Listing.

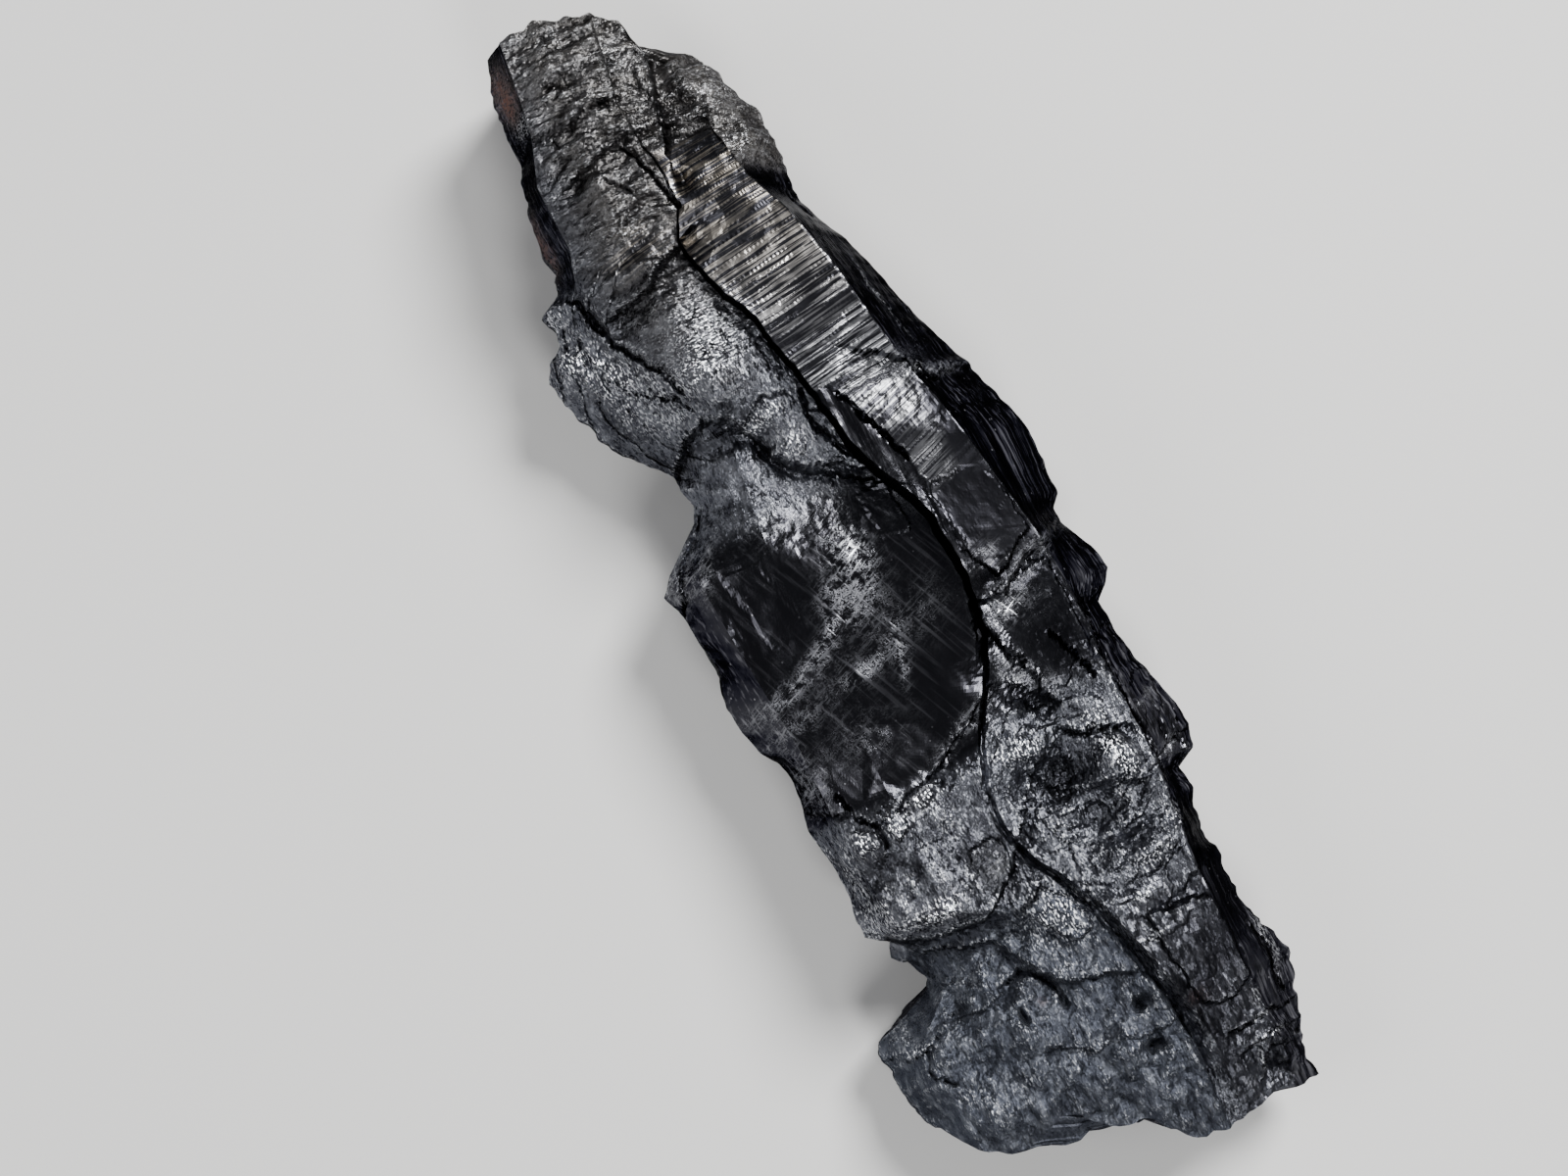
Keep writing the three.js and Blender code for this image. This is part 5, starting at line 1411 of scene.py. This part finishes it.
@dataclass(frozen=True)
class StibniteFinish:
    """Colours and roughness of the crystal's kinds of surface, with its painted highlights and painted
    shade, and the sizes of its finest pattern.

    A scale counts pattern cells in a metre, and a turn is in radians. A range gives the two values of a
    pattern between which something eases in.

    Attributes:
        rough_grey: Raised grains of a break.
        rough_dark: The grains between them.
        foot_slate: The dull foot.
        foot_light: Its lighter grains.
        brassy: The faint tint near the tip.
        brassy_silver: The striations there.
        grazing_tint: The reflection at a grazing angle.
        large_facet: Width of the large mirrors of a break, in metres.
        small_facet: Width of the small mirrors on them.
        large_tilt: How far the large mirrors lean.
        small_tilt: How far the small mirrors lean.
        bright_facing: The way that faces which catch the light are turned.
        bright_lean: How fully they are turned that way.
        grain_across: Stretch of the grain at the tip.
        grain_along: Stretch of the grain elsewhere.
        grain_switch: The warm mask's value where the one turns into the other.
        bump_depth: Height of the finest relief, in metres.
    """

    rough_grey: Colour = (0.148, 0.154, 0.175, 1.0)
    rough_dark: Colour = (0.062, 0.064, 0.076, 1.0)
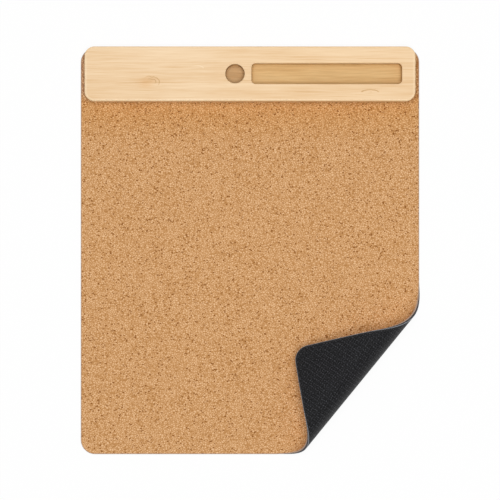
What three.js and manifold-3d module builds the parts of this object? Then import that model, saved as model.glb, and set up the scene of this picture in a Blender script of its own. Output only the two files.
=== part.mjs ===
// Mouse pad: a thin cork sheet on a black rubber base, with one corner folded over onto the cork,
// and a milled bamboo bar stuck along the rear edge, with a slot for a phone and a well for a pen.
// Millimetres. The origin is under the middle of the pad, +Y runs to the bar and +Z is up.
import * as THREE from 'three';
import { mergeVertices } from 'three/addons/utils/BufferGeometryUtils.js';
import Module from 'manifold-3d';

const wasm = await Module();
wasm.setup();

// the pad's two layers
const pad_width = 200;
const pad_length = 240;
const pad_corner_radius = 8.4;
const rubber_thickness = 1.2;
const cork_thickness = 0.8;

// the folded corner: radii are at mid-thickness, and the depth is from the sharp corner to the bend
const fold_heading = THREE.MathUtils.degToRad(39.2);
const fold_depth = 65.3;
const rising_radius = 9.7;
const returning_radius = 10.8;
const flap_bow = THREE.MathUtils.degToRad(8);
const flap_drift = 1.25;
const tip_clearance = 8;

// the bamboo bar
const bar_length = 194;
const bar_width = 32;
const bar_height = 10;
const bar_corner_radius = 5.7;
const bar_top_rounding = 0.7;
const bar_foot_break = 0.4;

// the slot and the pen well milled into the bar
const slot_length = 88.2;
const slot_width = 12;
const slot_depth = 6.5;
const slot_corner_radius = 2.4;
const slot_end_wall = 7.9;
const well_diameter = 11.2;
const well_depth = 8;
const slot_to_well_wall = 4.1;
const mouth_break = 0.4;

// the adhesive film under the bar
const film_thickness = 0.3;
const film_inset = 2;
const film_corner_radius = 3.7;

// how finely round forms are cut, how far a cutter runs out of the wood, and how often the lean is halved
const corner_steps = 8;
const rounding_steps = 4;
const well_steps = 40;
const quarter_turn_steps = 16;
const flap_steps = 8;
const least_row_spacing = 0.3;
const cutter_overrun = 1;
const lean_passes = 50;

const pad_thickness = rubber_thickness + cork_thickness;
const quarter_turn = Math.PI / 2;

// a convex rounded rectangle about the origin, counterclockwise
function rounded_outline(length, width, radius, steps) {
  const points = [];
  for (let corner = 0; corner < 4; corner += 1) {
    const side_x = corner === 0 || corner === 3 ? 1 : -1;
    const side_y = corner < 2 ? 1 : -1;
    const centre_x = side_x * (length / 2 - radius);
    const centre_y = side_y * (width / 2 - radius);
    for (let step = 0; step <= steps; step += 1) {
      const angle = quarter_turn * (corner + step / steps);
      points.push(new THREE.Vector2(
        centre_x + radius * Math.cos(angle),
        centre_y + radius * Math.sin(angle),
      ));
    }
  }
  return points;
}

function circle_outline(diameter, steps) {
  const points = [];
  for (let step = 0; step < steps; step += 1) {
    const angle = (2 * Math.PI * step) / steps;
    points.push(new THREE.Vector2(Math.cos(angle), Math.sin(angle)).multiplyScalar(diameter / 2));
  }
  return points;
}

function geometry_from(positions, faces) {
  const geometry = new THREE.BufferGeometry();
  geometry.setAttribute('position', new THREE.Float32BufferAttribute(positions, 3));
  geometry.setIndex(faces);
  geometry.computeVertexNormals();
  return geometry;
}

// a closed body through convex rings of equal count, from the lowest to the highest
function loft(rings) {
  const count = rings[0].outline.length;
  const positions = [];
  for (const ring of rings) {
    for (const point of ring.outline) {
      positions.push(point.x, point.y, ring.height);
    }
  }
  const faces = [];
  for (let level = 0; level < rings.length - 1; level += 1) {
    for (let side = 0; side < count; side += 1) {
      const here = level * count + side;
      const next = level * count + ((side + 1) % count);
      faces.push(here, next, next + count);
      faces.push(here, next + count, here + count);
    }
  }
  const top = (rings.length - 1) * count;
  for (let side = 1; side < count - 1; side += 1) {
    faces.push(0, side + 1, side);
    faces.push(top, top + side, top + side + 1);
  }
  return geometry_from(positions, faces);
}

function solid_from(geometry) {
  const bare = geometry.clone();
  bare.deleteAttribute('normal');
  const merged = mergeVertices(bare);
  return new wasm.Manifold(new wasm.Mesh({
    numProp: 3,
    vertProperties: new Float32Array(merged.attributes.position.array),
    triVerts: new Uint32Array(merged.index.array),
  }));
}

function geometry_of(solid) {
  const mesh = solid.getMesh();
  return geometry_from(Array.from(mesh.vertProperties), Array.from(mesh.triVerts));
}

// The fold. A point of the flat pad lies some way along, past the line where the bend starts, and
// some way aside, parallel to that line. The bend rises through a quarter turn, returns past the
// level, and the flap then leans down towards its tip with a slight bow. It drifts a little aside
// as it turns.
const facing = new THREE.Vector2(Math.cos(fold_heading), -Math.sin(fold_heading));
const crease = new THREE.Vector2(Math.sin(fold_heading), Math.cos(fold_heading));
const bend_start = new THREE.Vector2(pad_width / 2, -pad_length / 2).dot(facing) - fold_depth;
const pad_outline = rounded_outline(pad_width, pad_length, pad_corner_radius, corner_steps).map((point) => ({
  along: point.dot(facing) - bend_start,
  aside: point.dot(crease),
}));
const tip = pad_outline.reduce((best, point) => (point.along > best.along ? point : best));

// the arcs that the sheet's mid-thickness follows when the flap leans down by a given angle
function arcs_for(lean) {
  const returning_turn = quarter_turn + lean - flap_bow / 2;
  const flap_start = rising_radius * quarter_turn + returning_radius * returning_turn;
  return [
    { radius: rising_radius, turn: quarter_turn },
    { radius: returning_radius, turn: returning_turn },
    { radius: (tip.along - flap_start) / flap_bow, turn: flap_bow },
  ];
}

// where the mid-thickness is after a distance along the arcs, and how far it has turned
function follow(arcs, distance) {
  const place = { across: Math.min(distance, 0), up: 0, slope: 0 };
  let left = Math.max(distance, 0);
  for (const arc of arcs) {
    const turn = Math.min(left / arc.radius, arc.turn);
    place.across += arc.radius * (Math.sin(place.slope + turn) - Math.sin(place.slope));
    place.up += arc.radius * (Math.cos(place.slope) - Math.cos(place.slope + turn));
    place.slope += turn;
    left -= arc.radius * turn;
  }
  return place;
}

// the lean that leaves the named clearance between the tip and the cork, found by halving
function find_lean() {
  let low = 0;
  let high = quarter_turn;
  for (let pass = 0; pass < lean_passes; pass += 1) {
    const lean = (low + high) / 2;
    const place = follow(arcs_for(lean), tip.along);
    const gap = place.up + (Math.cos(place.slope) - 1) * (pad_thickness / 2);
    if (gap > tip_clearance) {
      low = lean;
    } else {
      high = lean;
    }
  }
  return low;
}
const arcs = arcs_for(find_lean());

// the point of the folded pad that lay at a height in the flat one
function folded_point(point, height) {
  const place = follow(arcs, point.along);
  const offset = height - pad_thickness / 2;
  const across = bend_start + place.across - offset * Math.sin(place.slope);
  const aside = point.aside + (flap_drift * place.slope) / Math.PI;
  const flat = facing.clone().multiplyScalar(across).addScaledVector(crease, aside);
  const up = pad_thickness / 2 + place.up + offset * Math.cos(place.slope);
  return [flat.x, flat.y, up];
}

// the distances along at which the sheet is cut into rows, so that each row stays a flat facet
function row_distances() {
  const corners = pad_outline.map((point) => point.along).filter((along) => along > 0 && along < tip.along);
  const steps = [0];
  let start = 0;
  arcs.forEach((arc, index) => {
    const count = index < 2 ? quarter_turn_steps : flap_steps;
    for (let step = 1; step <= count; step += 1) {
      steps.push(start + (arc.radius * arc.turn * step) / count);
    }
    start += arc.radius * arc.turn;
  });
  const clear = steps.filter((step) => step < tip.along - least_row_spacing
    && corners.every((corner) => Math.abs(corner - step) > least_row_spacing));
  return [...clear, ...corners].sort((a, b) => a - b);
}

// the two points of the outline that lie a distance along, first where it runs out to the tip
function crossings(along) {
  const found = { outward: null, homeward: null };
  pad_outline.forEach((from, index) => {
    const to = pad_outline[(index + 1) % pad_outline.length];
    const near = from.along < to.along ? from : to;
    const far = from.along < to.along ? to : from;
    if (near.along <= along && along < far.along) {
      const share = (along - near.along) / (far.along - near.along);
      const point = { along, aside: near.aside + share * (far.aside - near.aside) };
      found[near === from ? 'outward' : 'homeward'] = point;
    }
  });
  return found;
}

// the outline as one loop: the flat part, the rows' outward ends, the tip and the homeward ends
const rows = row_distances().map(crossings);
const first_flat = pad_outline.findIndex((point, index) => {
  const before = pad_outline[(index + pad_outline.length - 1) % pad_outline.length];
  return point.along < 0 && before.along >= 0;
});
const flat_points = pad_outline
  .map((_, index) => pad_outline[(first_flat + index) % pad_outline.length])
  .filter((point) => point.along < 0);
const loop = [
  ...flat_points,
  ...rows.map((row) => row.outward),
  tip,
  ...rows.map((row) => row.homeward).reverse(),
];

// one layer of the folded pad, between two heights of the flat pad
function pad_layer(low, high) {
  const count = loop.length;
  const positions = [low, high].flatMap((height) => loop.flatMap((point) => folded_point(point, height)));
  const faces = [];
  const cover = (a, b, c) => {
    faces.push(a + count, b + count, c + count);
    faces.push(a, c, b);
  };
  const last = count - 1;
  for (let index = 0; index < flat_points.length; index += 1) {
    cover(last, index, index + 1);
  }
  for (let row = 0; row < rows.length - 1; row += 1) {
    const outward = flat_points.length + row;
    const homeward = last - row;
    cover(outward, outward + 1, homeward - 1);
    cover(outward, homeward - 1, homeward);
  }
  const tip_index = flat_points.length + rows.length;
  cover(tip_index - 1, tip_index, tip_index + 1);
  for (let index = 0; index < count; index += 1) {
    const next = (index + 1) % count;
    faces.push(index, next, next + count);
    faces.push(index, next + count, index + count);
  }
  return geometry_from(positions, faces);
}

// the bar's outside, its foot on height zero
function bar_blank() {
  const outline = (inset) => rounded_outline(
    bar_length - 2 * inset,
    bar_width - 2 * inset,
    bar_corner_radius - inset,
    corner_steps,
  );
  const rings = [
    { outline: outline(bar_foot_break), height: 0 },
    { outline: outline(0), height: bar_foot_break },
  ];
  for (let step = 0; step <= rounding_steps; step += 1) {
    const angle = (quarter_turn * step) / rounding_steps;
    rings.push({
      outline: outline(bar_top_rounding * (1 - Math.cos(angle))),
      height: bar_height - bar_top_rounding * (1 - Math.sin(angle)),
    });
  }
  return loft(rings);
}

// a cutter for a pocket with a broken edge at its mouth, from an outline drawn at a given growth
function pocket_cutter(outline_grown_by, depth, centre_x) {
  const mouth = mouth_break + cutter_overrun;
  const cutter = loft([
    { outline: outline_grown_by(0), height: bar_height - depth },
    { outline: outline_grown_by(0), height: bar_height - mouth_break },
    { outline: outline_grown_by(mouth), height: bar_height + cutter_overrun },
  ]);
  cutter.translate(centre_x, 0, 0);
  return cutter;
}

const slot_centre_x = bar_length / 2 - slot_end_wall - slot_length / 2;
const well_centre_x = slot_centre_x - slot_length / 2 - slot_to_well_wall - well_diameter / 2;

function bamboo_bar() {
  const slot = pocket_cutter((growth) => rounded_outline(
    slot_length + 2 * growth,
    slot_width + 2 * growth,
    slot_corner_radius + growth,
    corner_steps,
  ), slot_depth, slot_centre_x);
  const well = pocket_cutter(
    (growth) => circle_outline(well_diameter + 2 * growth, well_steps),
    well_depth,
    well_centre_x,
  );
  const milled = solid_from(bar_blank()).subtract(solid_from(slot)).subtract(solid_from(well));
  return geometry_of(milled);
}

function adhesive_film() {
  const outline = rounded_outline(
    bar_length - 2 * film_inset,
    bar_width - 2 * film_inset,
    film_corner_radius,
    corner_steps,
  );
  return loft([{ outline, height: 0 }, { outline, height: film_thickness }]);
}

function piece(name, geometry, color, roughness) {
  const material = new THREE.MeshStandardMaterial({ color, roughness, metalness: 0 });
  const mesh = new THREE.Mesh(geometry, material);
  mesh.name = name;
  return mesh;
}

const pad = new THREE.Group();
pad.add(piece('rubber_base', pad_layer(0, rubber_thickness), 0x28282a, 0.85));
pad.add(piece('cork_sheet', pad_layer(rubber_thickness, pad_thickness), 0xcd9c6b, 0.9));

const pen_rest = new THREE.Group();
pen_rest.position.set(0, pad_length / 2 - bar_width / 2, pad_thickness);
const film = piece('bar_adhesive_film', adhesive_film(), 0xe6e0d2, 0.6);
const bar = piece('bamboo_bar', bamboo_bar(), 0xf4d4aa, 0.5);
bar.position.z = film_thickness;
pen_rest.add(film, bar);

const mouse_pad = new THREE.Group();
mouse_pad.add(pad, pen_rest);

export default mouse_pad;
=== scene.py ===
import math

import bpy
import numpy as np
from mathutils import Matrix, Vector, geometry


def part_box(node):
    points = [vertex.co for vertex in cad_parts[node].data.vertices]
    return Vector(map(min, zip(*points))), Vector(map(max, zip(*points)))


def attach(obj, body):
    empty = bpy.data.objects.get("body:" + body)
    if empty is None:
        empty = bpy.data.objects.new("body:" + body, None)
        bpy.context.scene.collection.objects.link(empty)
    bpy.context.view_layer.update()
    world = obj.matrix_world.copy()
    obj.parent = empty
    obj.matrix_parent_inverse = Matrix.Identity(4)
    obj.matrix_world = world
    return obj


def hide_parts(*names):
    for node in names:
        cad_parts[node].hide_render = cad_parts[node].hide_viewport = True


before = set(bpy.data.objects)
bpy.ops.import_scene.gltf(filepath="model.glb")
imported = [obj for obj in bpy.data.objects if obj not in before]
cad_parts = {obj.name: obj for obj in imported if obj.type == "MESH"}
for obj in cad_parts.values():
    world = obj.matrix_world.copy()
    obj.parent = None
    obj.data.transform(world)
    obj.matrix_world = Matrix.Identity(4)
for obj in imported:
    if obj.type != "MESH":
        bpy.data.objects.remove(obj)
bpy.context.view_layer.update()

# A cork mouse pad with one corner folded over, and a milled bamboo bar along its rear edge.
# Everything is in metres, +Y to the bar and +Z up, with the origin under the middle of the pad.
MM = 0.001

# the pad's flat size; its layers' heights come from the frame
PAD_WIDTH = 200 * MM
PAD_LENGTH = 240 * MM
PAD_CORNER_RADIUS = 8.4 * MM
CORK_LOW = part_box("cork_sheet")[0].z
PAD_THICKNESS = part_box("bar_adhesive_film")[0].z

# the fold, as the solids have it
FOLD_HEADING = math.radians(39.2)
FOLD_DEPTH = 65.3 * MM
RISING_RADIUS = 9.7 * MM
RETURNING_RADIUS = 10.8 * MM
FLAP_BOW = math.radians(8)
FLAP_DRIFT = 1.25 * MM
TIP_CLEARANCE = 8 * MM

# the rubber's underside: the pitches of its grip pattern and how deep it is, the foam's cells, the
# patches in which its studs wear, and the border that is paler
STUD_PITCH = 1.42 * MM
STUD_ROW_PITCH = 1.235 * MM
STUD_RELIEF = 0.12 * MM
FOAM_CELL = 0.6 * MM
WEAR_PATCH = 1.7 * MM
PALE_BORDER = 1.2 * MM

# the cork: its granules before they are pressed, how the press draws them out across the pad and
# squeezes them along it, and the border that is painted greyer and duller, partly its own colour and
# partly painted shade
COARSE_GRANULE = 1.08 * MM
FINE_GRANULE = 0.45 * MM
BARK_GRANULE = 0.78 * MM
CORK_DUST = 0.3 * MM
GRANULE_SQUEEZE = (0.9, 1.12, 1.0)
CORK_RELIEF = 0.05 * MM
SHADED_GREY_BORDER = 0.6 * MM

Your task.
Repeat, word for word, the lines from the opening of the material through the line containing "pattern between which something eases in.".

Written answer.
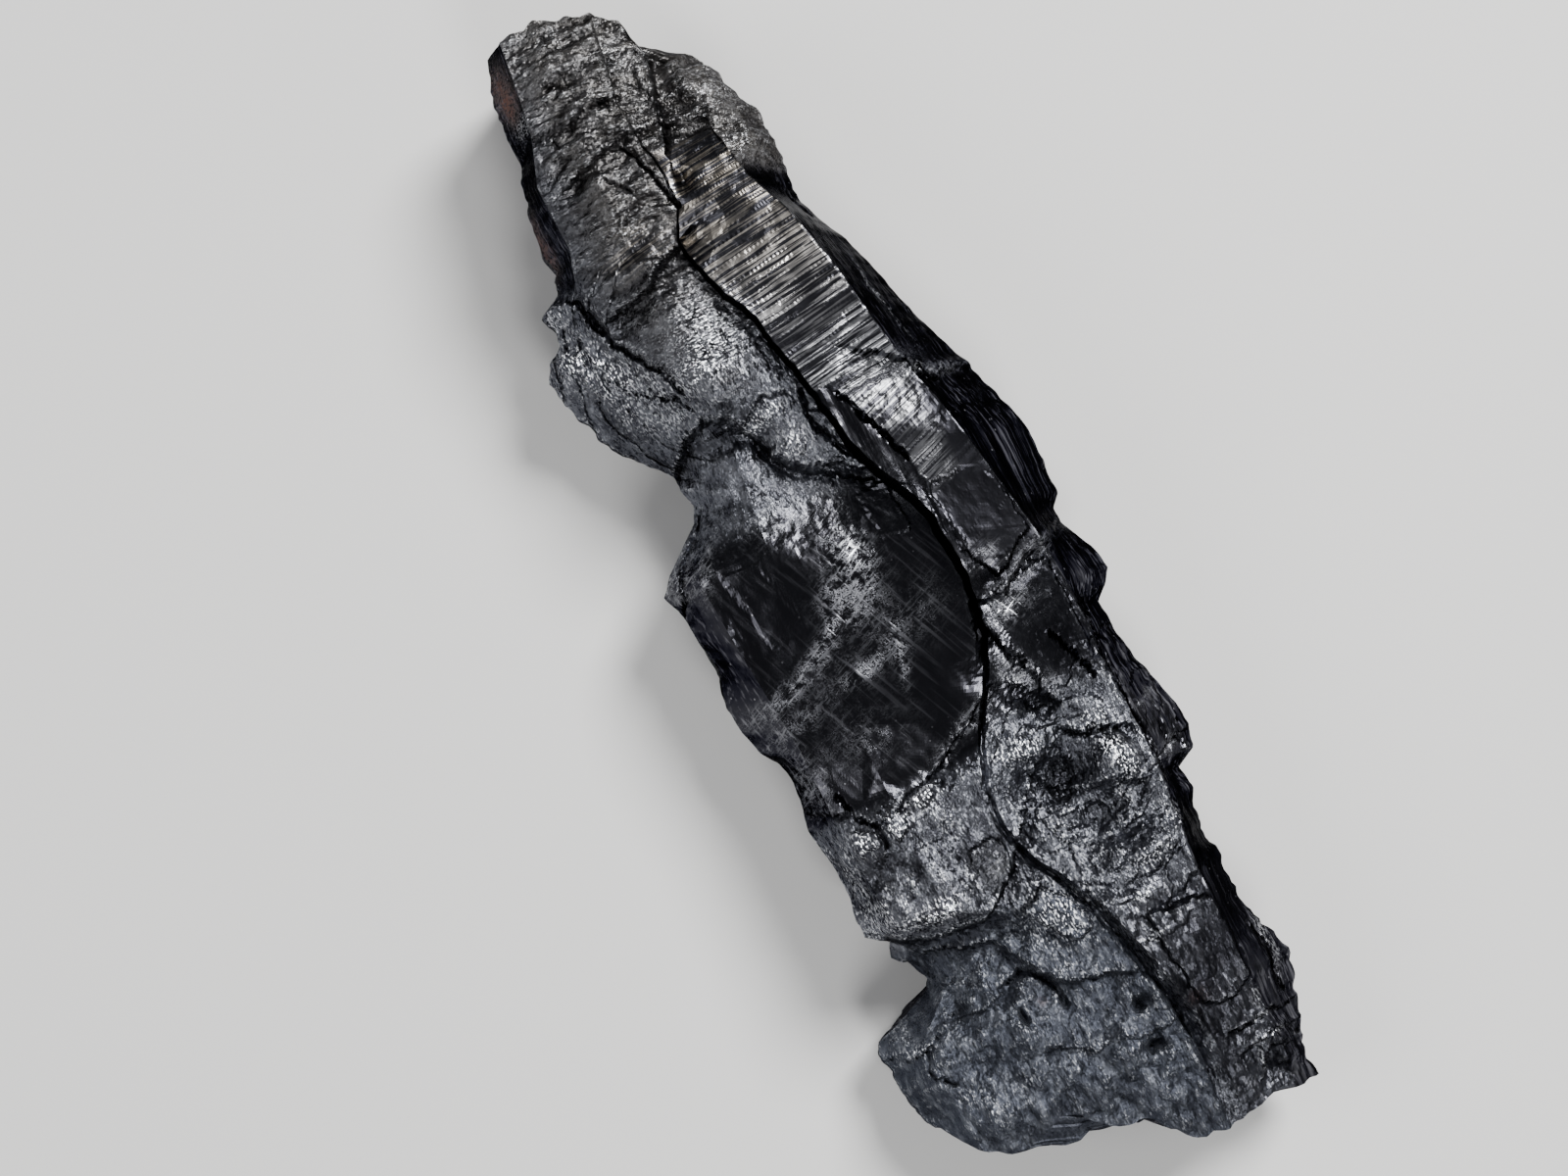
Keep writing the three.js and Blender code for this image. This is part 5, starting at line 1411 of scene.py. This part finishes it.
@dataclass(frozen=True)
class StibniteFinish:
    """Colours and roughness of the crystal's kinds of surface, with its painted highlights and painted
    shade, and the sizes of its finest pattern.

    A scale counts pattern cells in a metre, and a turn is in radians. A range gives the two values of a
    pattern between which something eases in.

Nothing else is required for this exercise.